RECORDED INFORMATION>
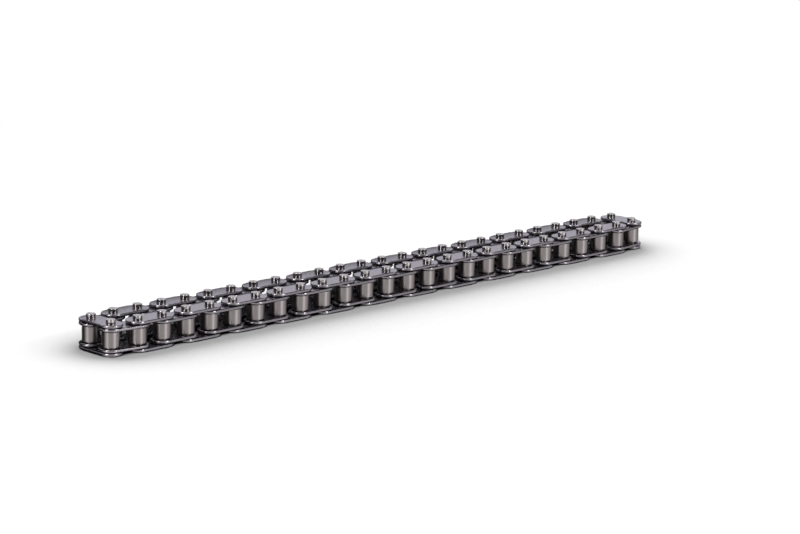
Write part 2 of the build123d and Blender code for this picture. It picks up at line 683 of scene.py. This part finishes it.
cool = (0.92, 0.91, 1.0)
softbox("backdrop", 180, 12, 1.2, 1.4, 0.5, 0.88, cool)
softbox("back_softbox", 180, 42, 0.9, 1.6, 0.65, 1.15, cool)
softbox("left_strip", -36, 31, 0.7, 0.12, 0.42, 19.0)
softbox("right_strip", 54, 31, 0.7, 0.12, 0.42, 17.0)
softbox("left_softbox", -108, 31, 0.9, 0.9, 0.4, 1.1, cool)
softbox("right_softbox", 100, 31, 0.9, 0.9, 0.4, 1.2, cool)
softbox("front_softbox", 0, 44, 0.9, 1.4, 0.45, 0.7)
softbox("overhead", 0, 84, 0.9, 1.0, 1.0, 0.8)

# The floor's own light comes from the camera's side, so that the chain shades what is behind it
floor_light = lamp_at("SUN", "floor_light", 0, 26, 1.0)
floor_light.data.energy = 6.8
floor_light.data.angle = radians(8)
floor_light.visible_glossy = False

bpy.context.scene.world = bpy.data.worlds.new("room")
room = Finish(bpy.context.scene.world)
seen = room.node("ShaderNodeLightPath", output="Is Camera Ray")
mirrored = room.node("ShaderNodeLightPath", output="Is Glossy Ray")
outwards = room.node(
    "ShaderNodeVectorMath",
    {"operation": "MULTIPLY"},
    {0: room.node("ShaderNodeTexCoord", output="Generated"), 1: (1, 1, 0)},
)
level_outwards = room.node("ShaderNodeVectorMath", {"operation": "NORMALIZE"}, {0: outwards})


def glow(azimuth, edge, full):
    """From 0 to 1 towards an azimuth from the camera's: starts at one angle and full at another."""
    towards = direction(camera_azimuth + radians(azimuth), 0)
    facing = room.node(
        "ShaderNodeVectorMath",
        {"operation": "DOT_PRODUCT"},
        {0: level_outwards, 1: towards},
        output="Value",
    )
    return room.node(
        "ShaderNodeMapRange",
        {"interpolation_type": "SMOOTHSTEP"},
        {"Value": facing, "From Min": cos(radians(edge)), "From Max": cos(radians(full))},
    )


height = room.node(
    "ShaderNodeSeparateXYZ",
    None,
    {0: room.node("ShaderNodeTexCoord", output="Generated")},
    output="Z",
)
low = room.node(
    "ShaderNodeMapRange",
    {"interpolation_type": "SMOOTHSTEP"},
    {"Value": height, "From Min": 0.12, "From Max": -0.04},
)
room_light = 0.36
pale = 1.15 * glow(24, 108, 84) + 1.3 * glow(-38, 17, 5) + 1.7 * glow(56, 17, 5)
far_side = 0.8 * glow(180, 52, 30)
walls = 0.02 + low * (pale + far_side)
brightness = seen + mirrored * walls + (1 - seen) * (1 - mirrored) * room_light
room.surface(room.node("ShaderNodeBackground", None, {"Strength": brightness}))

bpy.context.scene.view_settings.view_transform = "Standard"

WHAT YOU SHOULD DO>
Output the full listing without altering anything.

CORRECT ANSWER>
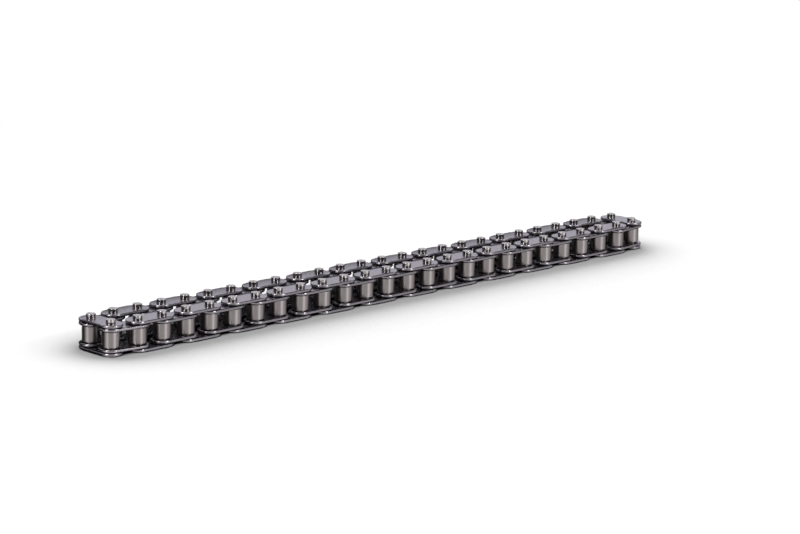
Write part 2 of the build123d and Blender code for this picture. It picks up at line 683 of scene.py. This part finishes it.
cool = (0.92, 0.91, 1.0)
softbox("backdrop", 180, 12, 1.2, 1.4, 0.5, 0.88, cool)
softbox("back_softbox", 180, 42, 0.9, 1.6, 0.65, 1.15, cool)
softbox("left_strip", -36, 31, 0.7, 0.12, 0.42, 19.0)
softbox("right_strip", 54, 31, 0.7, 0.12, 0.42, 17.0)
softbox("left_softbox", -108, 31, 0.9, 0.9, 0.4, 1.1, cool)
softbox("right_softbox", 100, 31, 0.9, 0.9, 0.4, 1.2, cool)
softbox("front_softbox", 0, 44, 0.9, 1.4, 0.45, 0.7)
softbox("overhead", 0, 84, 0.9, 1.0, 1.0, 0.8)

# The floor's own light comes from the camera's side, so that the chain shades what is behind it
floor_light = lamp_at("SUN", "floor_light", 0, 26, 1.0)
floor_light.data.energy = 6.8
floor_light.data.angle = radians(8)
floor_light.visible_glossy = False

bpy.context.scene.world = bpy.data.worlds.new("room")
room = Finish(bpy.context.scene.world)
seen = room.node("ShaderNodeLightPath", output="Is Camera Ray")
mirrored = room.node("ShaderNodeLightPath", output="Is Glossy Ray")
outwards = room.node(
    "ShaderNodeVectorMath",
    {"operation": "MULTIPLY"},
    {0: room.node("ShaderNodeTexCoord", output="Generated"), 1: (1, 1, 0)},
)
level_outwards = room.node("ShaderNodeVectorMath", {"operation": "NORMALIZE"}, {0: outwards})


def glow(azimuth, edge, full):
    """From 0 to 1 towards an azimuth from the camera's: starts at one angle and full at another."""
    towards = direction(camera_azimuth + radians(azimuth), 0)
    facing = room.node(
        "ShaderNodeVectorMath",
        {"operation": "DOT_PRODUCT"},
        {0: level_outwards, 1: towards},
        output="Value",
    )
    return room.node(
        "ShaderNodeMapRange",
        {"interpolation_type": "SMOOTHSTEP"},
        {"Value": facing, "From Min": cos(radians(edge)), "From Max": cos(radians(full))},
    )


height = room.node(
    "ShaderNodeSeparateXYZ",
    None,
    {0: room.node("ShaderNodeTexCoord", output="Generated")},
    output="Z",
)
low = room.node(
    "ShaderNodeMapRange",
    {"interpolation_type": "SMOOTHSTEP"},
    {"Value": height, "From Min": 0.12, "From Max": -0.04},
)
room_light = 0.36
pale = 1.15 * glow(24, 108, 84) + 1.3 * glow(-38, 17, 5) + 1.7 * glow(56, 17, 5)
far_side = 0.8 * glow(180, 52, 30)
walls = 0.02 + low * (pale + far_side)
brightness = seen + mirrored * walls + (1 - seen) * (1 - mirrored) * room_light
room.surface(room.node("ShaderNodeBackground", None, {"Strength": brightness}))

bpy.context.scene.view_settings.view_transform = "Standard"